Essential Checklist for Light, Airy Sourdough
Before every bake, run through this checklist:
- ✅ Starter doubled and passes float test
- ✅ Autolyse completed (30–60 min)
- ✅ 4 sets of stretch-and-folds performed
- ✅ Bulk fermentation complete (dough risen 30–50%, bubbly, jiggly)
- ✅ Final shape has tight surface tension
- ✅ Proofed until slightly puffy (poke test: slow spring-back)
- ✅ Dutch oven preheated for 45+ minutes
- ✅ Slashed properly before baking
- ✅ Fully cooled before slicing
Frequently Asked Questions
Why does my sourdough have big holes only near the crust?
This \"ear\" effect usually means the center of the dough was underproofed while the outer layer was ready. The crust expands rapidly, pushing gases outward. Ensure even fermentation by maintaining consistent dough temperature and completing full bulk fermentation.
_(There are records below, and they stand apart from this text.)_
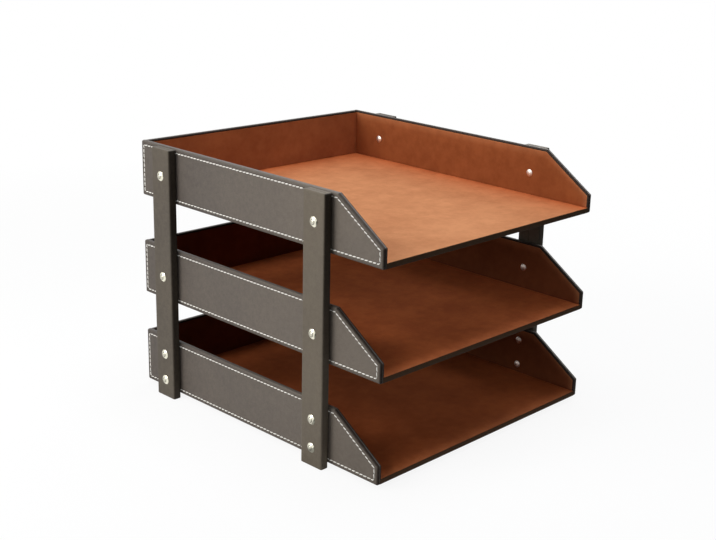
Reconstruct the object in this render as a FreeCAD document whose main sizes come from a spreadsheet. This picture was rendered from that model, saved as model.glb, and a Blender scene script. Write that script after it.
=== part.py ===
"""Three-tier letter tray of leather-wrapped boards, lined with suede and carried by four posts.

Millimetres. The origin is at the centre of the footprint on the table, +Z is up, the trays open towards -Y
and +X is to the right of someone who faces the open front.

Each tray is four stiff boards: a base, two sides and a back. Each board is wrapped in leather, which turns
over its open edges, and the inside is lined with suede. A row of stitches runs round every upright panel.
Four wrapped posts stand outside the side panels, and binding screws hold the trays between them.
"""

import FreeCAD, Part

import math
import os

import Sketcher

# Driving dimensions: alias, millimetres, what it measures
SIZES = (
    ("tray_width", "280", "over the outer faces of a tray's two side panels"),
    ("tray_depth", "315", "from the front edge of the base to the back face"),
    ("tray_height", "52", "from the underside of a tray to its top edge"),
    ("front_height", "17.5", "height of the short upright front edge of a side panel"),
    ("slant_length", "52", "run of the sloping edge, measured along the depth"),
    ("bottom_clearance", "4", "from the table to the underside of the bottom tray"),
    ("lower_spacing", "90", "from the bottom tray to the middle tray"),
    ("upper_spacing", "96", "from the middle tray to the top tray"),
    ("leather_thickness", "0.8", "of every leather cover"),
    ("board_thickness", "3.2", "of the boards inside the trays"),
    ("suede_thickness", "1", "of the linings"),
    ("lip", "2", "how far the leather turns down inside the open edges"),
    ("corner_round", "2", "rounding of a side panel's corners, seen from the side"),
    ("edge_round", "1.2", "rounding where leather turns over an outer edge"),
    ("lip_round", "0.6", "rounding where leather turns over an inner edge"),
    ("stitch_inset", "4", "from a panel's edge to the middle of the row of stitches"),
    ("thread_width", "0.7", "width of the row of stitches"),
    ("thread_depth", "0.4", "how deep the thread lies in the leather"),
    ("post_width", "26", "width of a post along the tray's depth"),
    ("post_thickness", "8", "thickness of a post, leather included"),
    ("post_gap", "0.3", "room for the stitches between a post and a side panel"),
    ("post_drop", "0.8", "how far the posts end below the top tray's top edge"),
    ("front_setback", "58", "from the trays' front edge to the front posts"),
    ("rear_setback", "27", "from the trays' back face to the rear posts"),
    ("post_round", "1.6", "rounding of a post's long edges"),
    ("post_end_round", "0.7", "rounding of a post's top and foot"),
    ("seam_gap", "0.6", "gap of the glued seam at the back of a post's leather"),
    ("screw_spacing", "26", "between the two screws that hold the bottom tray to one post"),
    ("barrel_diameter", "5", "outside of a barrel nut's tube"),
    ("barrel_clearance", "0.3", "how much wider than the tube its holes are"),
    ("barrel_short", "1.6", "how far the tube ends before the inner face of the lining"),
    ("nut_head_diameter", "9", "domed head outside the posts"),
    ("nut_head_height", "1.9", "height of that head"),
    ("shank_diameter", "3", "outside of the screw's shank"),
    ("shank_clearance", "0.1", "how much wider than the shank its bore is"),
    ("bore_floor", "1.5", "metal left between a barrel nut's bore and the seat of its head"),
    ("shank_short", "1", "how far the shank ends before the floor of the bore"),
    ("screw_head_diameter", "7", "head inside the trays"),
    ("screw_head_height", "1.3", "height of that head"),
    ("head_rim", "0.4", "upright rim under the dome of either head"),
    ("slot_width", "0.9", "driver slot of the inner head"),
    ("slot_depth", "0.7", "depth of that slot"),
)

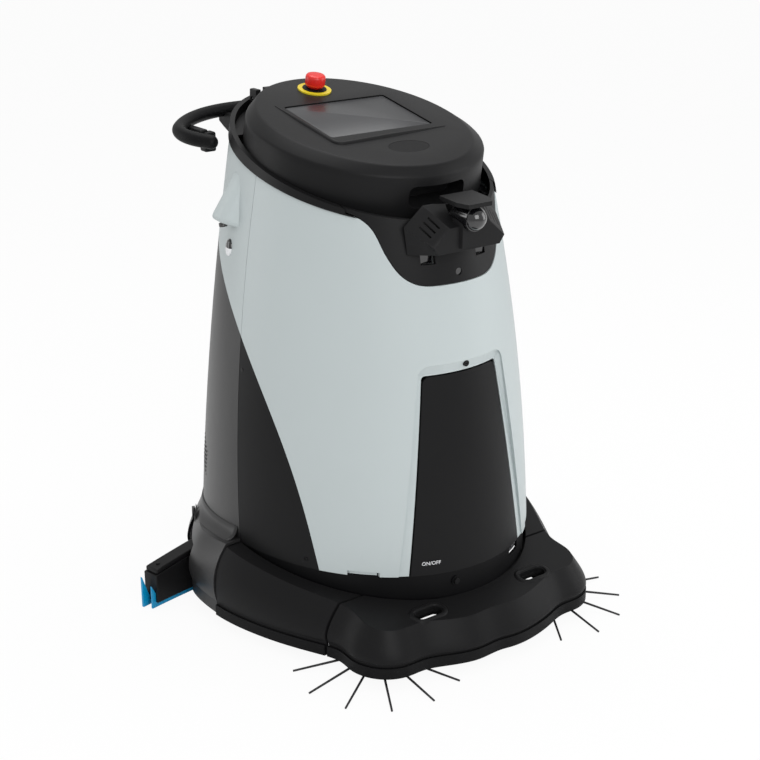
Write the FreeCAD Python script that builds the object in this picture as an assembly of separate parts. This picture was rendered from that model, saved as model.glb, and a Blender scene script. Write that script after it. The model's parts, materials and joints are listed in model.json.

Can I use whole wheat flour and still get a light loaf?
Yes, but whole wheat absorbs more water and has less gluten. Replace no more than 30% of white flour initially. Increase hydration slightly and consider adding vital wheat gluten (1–2 tsp per cup) to improve structure.
How do I know if my dough is overproofed?
Press a fingertip gently into the dough. If it doesn’t spring back at all and feels fragile, it’s overproofed. If it springs back slowly and leaves a slight indentation, it’s ready. If it springs back quickly, it needs more time.
Conclusion: Master Your Method, Not Just the Recipe
Dense sourdough isn’t a dead end—it’s feedback. Each loaf teaches you something about your starter, your kitchen environment, and your technique. The journey from dense to divine isn’t about perfection on the first try, but about learning to read the subtle signs in your dough.
Adjust one variable at a time. Track your changes. Celebrate progress, not just perfection. With attention to starter health, fermentation timing, and gluten development, you’ll consistently produce loaves that rise high, crackle when cooling, and slice with a soft, open crumb.